Records that describe objects
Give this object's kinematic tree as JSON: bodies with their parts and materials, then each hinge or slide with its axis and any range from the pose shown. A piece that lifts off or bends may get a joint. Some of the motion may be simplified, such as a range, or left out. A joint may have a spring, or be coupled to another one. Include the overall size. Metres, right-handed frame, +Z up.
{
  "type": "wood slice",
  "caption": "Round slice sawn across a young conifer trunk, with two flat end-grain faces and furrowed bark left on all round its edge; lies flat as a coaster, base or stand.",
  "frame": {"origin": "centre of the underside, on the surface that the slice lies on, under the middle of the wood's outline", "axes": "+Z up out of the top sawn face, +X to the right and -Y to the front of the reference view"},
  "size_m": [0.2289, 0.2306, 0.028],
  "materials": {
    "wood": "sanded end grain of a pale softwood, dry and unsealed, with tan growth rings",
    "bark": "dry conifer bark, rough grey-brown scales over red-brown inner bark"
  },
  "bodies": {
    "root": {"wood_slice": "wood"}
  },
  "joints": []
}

---

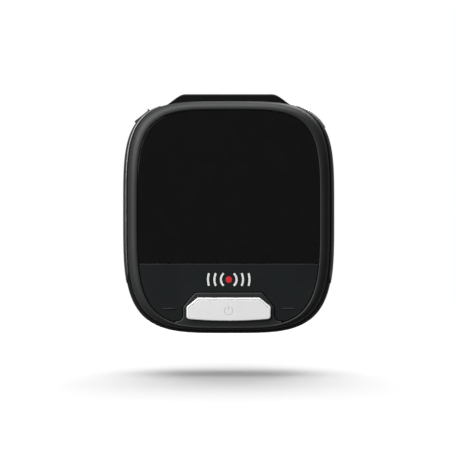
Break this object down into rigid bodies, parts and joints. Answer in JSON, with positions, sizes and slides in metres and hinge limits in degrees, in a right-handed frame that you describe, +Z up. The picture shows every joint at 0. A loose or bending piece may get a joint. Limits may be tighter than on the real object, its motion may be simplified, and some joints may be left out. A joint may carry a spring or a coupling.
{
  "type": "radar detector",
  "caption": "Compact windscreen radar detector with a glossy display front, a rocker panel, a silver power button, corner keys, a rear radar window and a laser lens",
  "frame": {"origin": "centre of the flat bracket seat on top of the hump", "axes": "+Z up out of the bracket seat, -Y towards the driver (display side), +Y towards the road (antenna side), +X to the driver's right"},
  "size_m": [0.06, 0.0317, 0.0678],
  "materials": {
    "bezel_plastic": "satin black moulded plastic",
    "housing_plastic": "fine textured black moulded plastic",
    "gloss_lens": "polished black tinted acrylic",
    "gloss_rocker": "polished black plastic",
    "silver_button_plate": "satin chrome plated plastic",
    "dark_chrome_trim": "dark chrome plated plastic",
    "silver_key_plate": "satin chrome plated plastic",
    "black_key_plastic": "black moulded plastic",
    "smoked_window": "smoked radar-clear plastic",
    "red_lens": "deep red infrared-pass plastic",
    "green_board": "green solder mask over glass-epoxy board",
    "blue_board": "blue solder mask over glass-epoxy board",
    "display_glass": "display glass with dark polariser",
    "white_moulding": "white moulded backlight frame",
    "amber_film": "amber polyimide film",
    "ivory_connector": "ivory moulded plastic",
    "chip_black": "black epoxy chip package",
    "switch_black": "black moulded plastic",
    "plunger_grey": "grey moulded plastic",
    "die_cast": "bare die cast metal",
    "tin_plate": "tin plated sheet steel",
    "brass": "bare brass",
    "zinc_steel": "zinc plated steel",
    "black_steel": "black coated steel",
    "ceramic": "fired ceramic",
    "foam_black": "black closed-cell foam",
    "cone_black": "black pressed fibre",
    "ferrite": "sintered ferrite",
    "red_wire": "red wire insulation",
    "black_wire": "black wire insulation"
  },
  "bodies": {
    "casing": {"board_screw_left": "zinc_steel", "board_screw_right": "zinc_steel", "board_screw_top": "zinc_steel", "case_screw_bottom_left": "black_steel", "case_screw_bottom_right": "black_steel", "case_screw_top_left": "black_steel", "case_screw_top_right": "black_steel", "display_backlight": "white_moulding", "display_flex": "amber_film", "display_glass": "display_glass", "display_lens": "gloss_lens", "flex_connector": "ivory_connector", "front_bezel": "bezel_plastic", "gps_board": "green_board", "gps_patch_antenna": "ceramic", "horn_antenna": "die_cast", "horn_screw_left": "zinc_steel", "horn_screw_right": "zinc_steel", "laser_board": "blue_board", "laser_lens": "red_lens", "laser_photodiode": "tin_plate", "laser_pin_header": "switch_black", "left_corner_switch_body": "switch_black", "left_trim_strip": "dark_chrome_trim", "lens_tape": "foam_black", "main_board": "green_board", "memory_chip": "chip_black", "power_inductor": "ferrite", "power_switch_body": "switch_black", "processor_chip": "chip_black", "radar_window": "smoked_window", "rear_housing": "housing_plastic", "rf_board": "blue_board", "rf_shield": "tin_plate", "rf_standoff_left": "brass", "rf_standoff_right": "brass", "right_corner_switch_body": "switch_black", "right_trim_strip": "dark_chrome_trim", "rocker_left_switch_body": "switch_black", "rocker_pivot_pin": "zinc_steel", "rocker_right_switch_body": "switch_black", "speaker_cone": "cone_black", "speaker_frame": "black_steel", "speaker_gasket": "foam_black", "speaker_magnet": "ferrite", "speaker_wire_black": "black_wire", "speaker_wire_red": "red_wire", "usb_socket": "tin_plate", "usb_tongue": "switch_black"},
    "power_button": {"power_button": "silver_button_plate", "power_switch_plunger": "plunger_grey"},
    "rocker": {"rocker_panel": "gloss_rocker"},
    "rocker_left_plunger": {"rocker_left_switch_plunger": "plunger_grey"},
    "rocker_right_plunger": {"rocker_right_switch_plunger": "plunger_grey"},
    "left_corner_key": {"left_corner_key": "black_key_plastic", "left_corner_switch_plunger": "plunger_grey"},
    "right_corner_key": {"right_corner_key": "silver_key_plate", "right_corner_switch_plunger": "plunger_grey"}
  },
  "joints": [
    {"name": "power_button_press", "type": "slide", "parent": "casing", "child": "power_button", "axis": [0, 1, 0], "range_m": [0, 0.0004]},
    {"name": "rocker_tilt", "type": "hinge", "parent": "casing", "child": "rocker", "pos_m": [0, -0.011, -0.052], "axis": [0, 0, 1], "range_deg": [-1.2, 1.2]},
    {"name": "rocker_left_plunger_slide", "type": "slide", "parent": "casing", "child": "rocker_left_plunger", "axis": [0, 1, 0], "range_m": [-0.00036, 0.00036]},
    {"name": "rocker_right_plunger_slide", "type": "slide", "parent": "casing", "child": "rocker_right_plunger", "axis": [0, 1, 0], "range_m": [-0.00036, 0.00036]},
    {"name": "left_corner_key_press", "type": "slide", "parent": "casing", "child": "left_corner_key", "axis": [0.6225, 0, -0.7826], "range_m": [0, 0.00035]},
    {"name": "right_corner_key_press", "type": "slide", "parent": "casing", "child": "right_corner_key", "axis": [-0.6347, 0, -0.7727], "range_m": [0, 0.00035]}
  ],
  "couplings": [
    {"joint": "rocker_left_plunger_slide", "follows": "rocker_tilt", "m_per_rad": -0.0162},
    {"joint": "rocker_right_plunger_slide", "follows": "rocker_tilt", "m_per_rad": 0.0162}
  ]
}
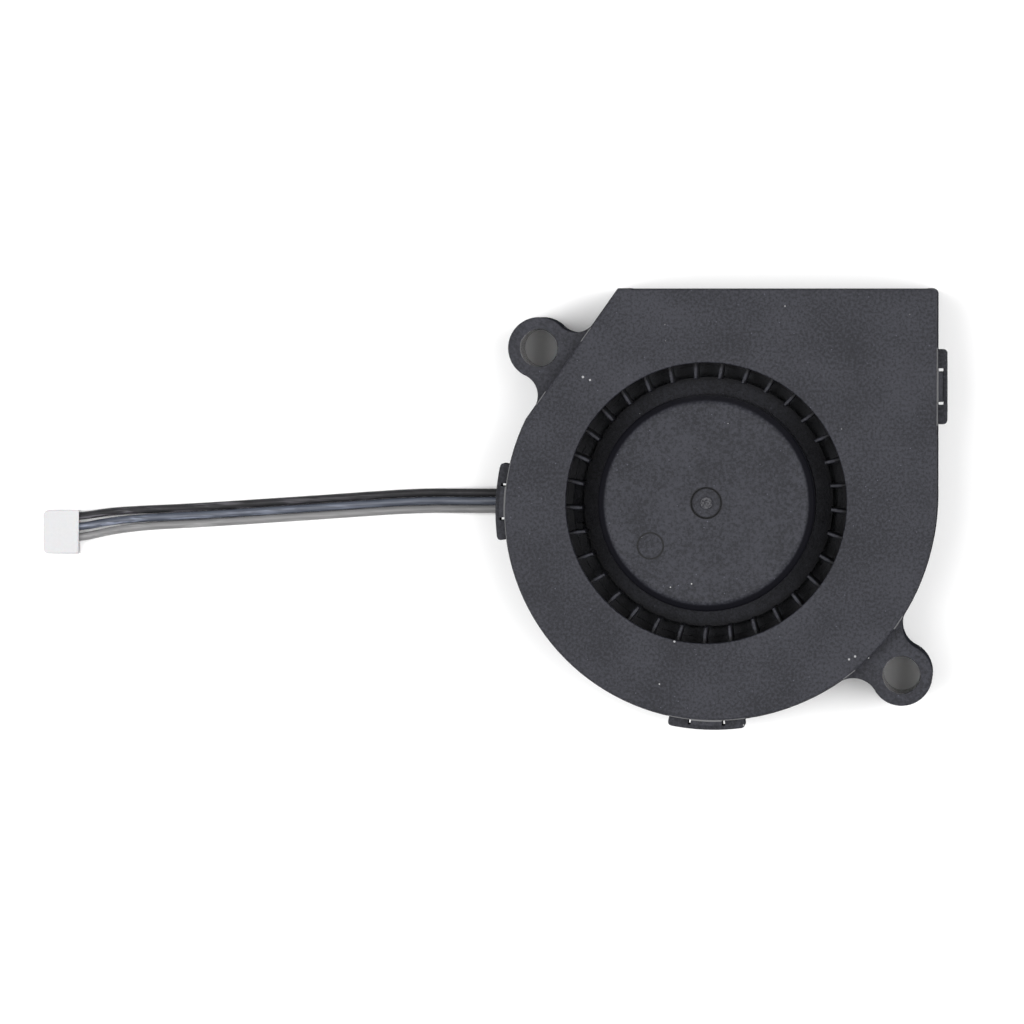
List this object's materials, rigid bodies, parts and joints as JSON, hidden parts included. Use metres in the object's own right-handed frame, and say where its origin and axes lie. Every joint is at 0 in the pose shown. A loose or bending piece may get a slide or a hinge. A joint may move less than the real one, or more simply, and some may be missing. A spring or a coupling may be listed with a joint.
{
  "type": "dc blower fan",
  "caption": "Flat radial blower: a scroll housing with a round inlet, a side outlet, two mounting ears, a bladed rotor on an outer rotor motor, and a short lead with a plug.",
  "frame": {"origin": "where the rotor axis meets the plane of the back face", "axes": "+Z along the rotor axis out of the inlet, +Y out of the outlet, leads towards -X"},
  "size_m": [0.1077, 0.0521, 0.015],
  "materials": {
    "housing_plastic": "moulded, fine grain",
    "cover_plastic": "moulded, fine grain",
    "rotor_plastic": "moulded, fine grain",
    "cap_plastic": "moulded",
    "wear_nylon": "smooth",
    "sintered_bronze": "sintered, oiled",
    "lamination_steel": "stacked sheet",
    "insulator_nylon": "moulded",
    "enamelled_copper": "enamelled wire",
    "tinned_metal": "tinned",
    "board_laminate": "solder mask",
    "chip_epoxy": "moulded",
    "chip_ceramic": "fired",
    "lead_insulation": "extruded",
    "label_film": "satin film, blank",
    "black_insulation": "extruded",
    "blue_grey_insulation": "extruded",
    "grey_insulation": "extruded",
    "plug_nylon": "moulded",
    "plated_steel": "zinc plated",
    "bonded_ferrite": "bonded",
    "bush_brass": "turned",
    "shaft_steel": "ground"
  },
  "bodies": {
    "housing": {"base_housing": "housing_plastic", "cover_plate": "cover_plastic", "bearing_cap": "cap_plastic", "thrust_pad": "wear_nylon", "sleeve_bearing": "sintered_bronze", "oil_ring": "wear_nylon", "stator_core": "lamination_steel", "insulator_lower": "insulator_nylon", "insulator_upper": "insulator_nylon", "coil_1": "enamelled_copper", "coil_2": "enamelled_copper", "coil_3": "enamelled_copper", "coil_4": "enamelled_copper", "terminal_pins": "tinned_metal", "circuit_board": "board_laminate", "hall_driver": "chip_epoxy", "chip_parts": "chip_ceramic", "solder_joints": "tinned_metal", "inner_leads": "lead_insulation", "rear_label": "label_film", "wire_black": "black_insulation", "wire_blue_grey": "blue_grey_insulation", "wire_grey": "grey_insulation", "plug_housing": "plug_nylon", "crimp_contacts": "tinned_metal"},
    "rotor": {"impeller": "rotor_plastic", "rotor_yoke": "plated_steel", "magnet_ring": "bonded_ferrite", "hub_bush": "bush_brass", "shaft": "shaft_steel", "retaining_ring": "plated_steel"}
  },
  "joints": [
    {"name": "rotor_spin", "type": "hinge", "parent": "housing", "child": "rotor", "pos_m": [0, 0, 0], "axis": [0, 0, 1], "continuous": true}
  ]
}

* * *

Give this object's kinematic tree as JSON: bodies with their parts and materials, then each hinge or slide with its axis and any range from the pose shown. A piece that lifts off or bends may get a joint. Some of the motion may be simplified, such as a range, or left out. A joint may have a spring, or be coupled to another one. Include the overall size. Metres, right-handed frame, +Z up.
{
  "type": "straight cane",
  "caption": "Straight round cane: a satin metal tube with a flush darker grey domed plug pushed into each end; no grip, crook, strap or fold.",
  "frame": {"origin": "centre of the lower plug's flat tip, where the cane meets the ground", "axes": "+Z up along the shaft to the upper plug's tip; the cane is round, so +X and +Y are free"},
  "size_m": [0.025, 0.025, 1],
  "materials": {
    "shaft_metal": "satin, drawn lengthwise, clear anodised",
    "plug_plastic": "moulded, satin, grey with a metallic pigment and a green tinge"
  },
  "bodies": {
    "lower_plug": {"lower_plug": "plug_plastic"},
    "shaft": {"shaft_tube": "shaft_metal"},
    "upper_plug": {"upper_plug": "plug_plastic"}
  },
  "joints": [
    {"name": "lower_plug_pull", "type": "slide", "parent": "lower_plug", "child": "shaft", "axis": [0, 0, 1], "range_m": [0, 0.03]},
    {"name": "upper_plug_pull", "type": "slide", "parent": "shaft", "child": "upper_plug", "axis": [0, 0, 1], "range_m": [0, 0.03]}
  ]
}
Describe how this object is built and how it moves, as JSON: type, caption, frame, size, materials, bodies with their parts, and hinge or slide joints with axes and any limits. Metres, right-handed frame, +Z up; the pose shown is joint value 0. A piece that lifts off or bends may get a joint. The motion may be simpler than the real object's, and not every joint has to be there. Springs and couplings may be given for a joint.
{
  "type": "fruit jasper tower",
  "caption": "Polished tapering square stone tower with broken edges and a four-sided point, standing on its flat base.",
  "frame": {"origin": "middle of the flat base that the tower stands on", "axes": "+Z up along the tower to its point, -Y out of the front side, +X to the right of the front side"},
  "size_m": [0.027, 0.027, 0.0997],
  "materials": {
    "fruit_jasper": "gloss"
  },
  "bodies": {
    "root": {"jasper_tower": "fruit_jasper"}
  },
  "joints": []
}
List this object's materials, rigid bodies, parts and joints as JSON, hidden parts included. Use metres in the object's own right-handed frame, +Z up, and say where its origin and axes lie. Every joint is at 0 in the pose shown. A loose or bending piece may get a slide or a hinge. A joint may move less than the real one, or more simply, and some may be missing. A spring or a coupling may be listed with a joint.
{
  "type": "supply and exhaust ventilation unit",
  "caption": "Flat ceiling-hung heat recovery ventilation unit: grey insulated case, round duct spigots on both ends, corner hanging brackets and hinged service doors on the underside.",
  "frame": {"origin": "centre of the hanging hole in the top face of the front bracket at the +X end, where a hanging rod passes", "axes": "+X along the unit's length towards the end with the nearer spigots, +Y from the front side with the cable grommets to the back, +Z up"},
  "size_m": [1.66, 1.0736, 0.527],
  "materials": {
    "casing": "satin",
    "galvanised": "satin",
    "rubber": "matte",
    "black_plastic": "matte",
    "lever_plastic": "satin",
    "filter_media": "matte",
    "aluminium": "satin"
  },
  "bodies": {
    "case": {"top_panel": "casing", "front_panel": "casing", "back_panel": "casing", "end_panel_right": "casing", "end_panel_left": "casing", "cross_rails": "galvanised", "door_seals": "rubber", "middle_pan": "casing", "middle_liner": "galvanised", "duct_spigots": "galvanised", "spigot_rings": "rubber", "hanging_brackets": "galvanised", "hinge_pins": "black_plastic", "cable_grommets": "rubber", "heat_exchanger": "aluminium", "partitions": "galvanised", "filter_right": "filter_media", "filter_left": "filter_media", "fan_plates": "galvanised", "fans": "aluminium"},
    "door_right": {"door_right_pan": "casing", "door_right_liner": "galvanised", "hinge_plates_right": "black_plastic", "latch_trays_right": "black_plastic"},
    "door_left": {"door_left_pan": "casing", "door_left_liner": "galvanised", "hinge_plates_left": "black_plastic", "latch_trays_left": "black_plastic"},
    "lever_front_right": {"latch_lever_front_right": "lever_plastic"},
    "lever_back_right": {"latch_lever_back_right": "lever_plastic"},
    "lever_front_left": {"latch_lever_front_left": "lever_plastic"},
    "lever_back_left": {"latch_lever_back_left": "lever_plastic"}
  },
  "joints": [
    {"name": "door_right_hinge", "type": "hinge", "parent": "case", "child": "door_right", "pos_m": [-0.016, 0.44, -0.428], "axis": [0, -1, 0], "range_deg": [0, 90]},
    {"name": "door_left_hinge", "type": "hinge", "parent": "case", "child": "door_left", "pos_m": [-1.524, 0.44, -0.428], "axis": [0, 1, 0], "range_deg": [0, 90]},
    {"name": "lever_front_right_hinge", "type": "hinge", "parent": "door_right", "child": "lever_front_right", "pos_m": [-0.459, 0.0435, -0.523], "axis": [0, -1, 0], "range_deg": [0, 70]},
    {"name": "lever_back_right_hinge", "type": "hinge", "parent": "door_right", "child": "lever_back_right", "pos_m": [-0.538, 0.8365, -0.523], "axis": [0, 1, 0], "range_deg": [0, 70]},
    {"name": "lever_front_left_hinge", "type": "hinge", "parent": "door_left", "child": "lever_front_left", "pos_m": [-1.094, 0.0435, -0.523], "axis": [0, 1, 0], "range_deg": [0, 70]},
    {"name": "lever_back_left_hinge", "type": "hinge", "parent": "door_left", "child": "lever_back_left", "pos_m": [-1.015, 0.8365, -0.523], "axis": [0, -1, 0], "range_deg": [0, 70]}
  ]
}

### Instructions for the task
In the entries above, find every line with the word "handed" and list it.

### The response
Give this object's kinematic tree as JSON: bodies with their parts and materials, then each hinge or slide with its axis and any range from the pose shown. A piece that lifts off or bends may get a joint. Some of the motion may be simplified, such as a range, or left out. A joint may have a spring, or be coupled to another one. Include the overall size. Metres, right-handed frame, +Z up.
Break this object down into rigid bodies, parts and joints. Answer in JSON, with positions, sizes and slides in metres and hinge limits in degrees, in a right-handed frame that you describe, +Z up. The picture shows every joint at 0. A loose or bending piece may get a joint. Limits may be tighter than on the real object, its motion may be simplified, and some joints may be left out. A joint may carry a spring or a coupling.
List this object's materials, rigid bodies, parts and joints as JSON, hidden parts included. Use metres in the object's own right-handed frame, and say where its origin and axes lie. Every joint is at 0 in the pose shown. A loose or bending piece may get a slide or a hinge. A joint may move less than the real one, or more simply, and some may be missing. A spring or a coupling may be listed with a joint.
Give this object's kinematic tree as JSON: bodies with their parts and materials, then each hinge or slide with its axis and any range from the pose shown. A piece that lifts off or bends may get a joint. Some of the motion may be simplified, such as a range, or left out. A joint may have a spring, or be coupled to another one. Include the overall size. Metres, right-handed frame, +Z up.
Describe how this object is built and how it moves, as JSON: type, caption, frame, size, materials, bodies with their parts, and hinge or slide joints with axes and any limits. Metres, right-handed frame, +Z up; the pose shown is joint value 0. A piece that lifts off or bends may get a joint. The motion may be simpler than the real object's, and not every joint has to be there. Springs and couplings may be given for a joint.
List this object's materials, rigid bodies, parts and joints as JSON, hidden parts included. Use metres in the object's own right-handed frame, +Z up, and say where its origin and axes lie. Every joint is at 0 in the pose shown. A loose or bending piece may get a slide or a hinge. A joint may move less than the real one, or more simply, and some may be missing. A spring or a coupling may be listed with a joint.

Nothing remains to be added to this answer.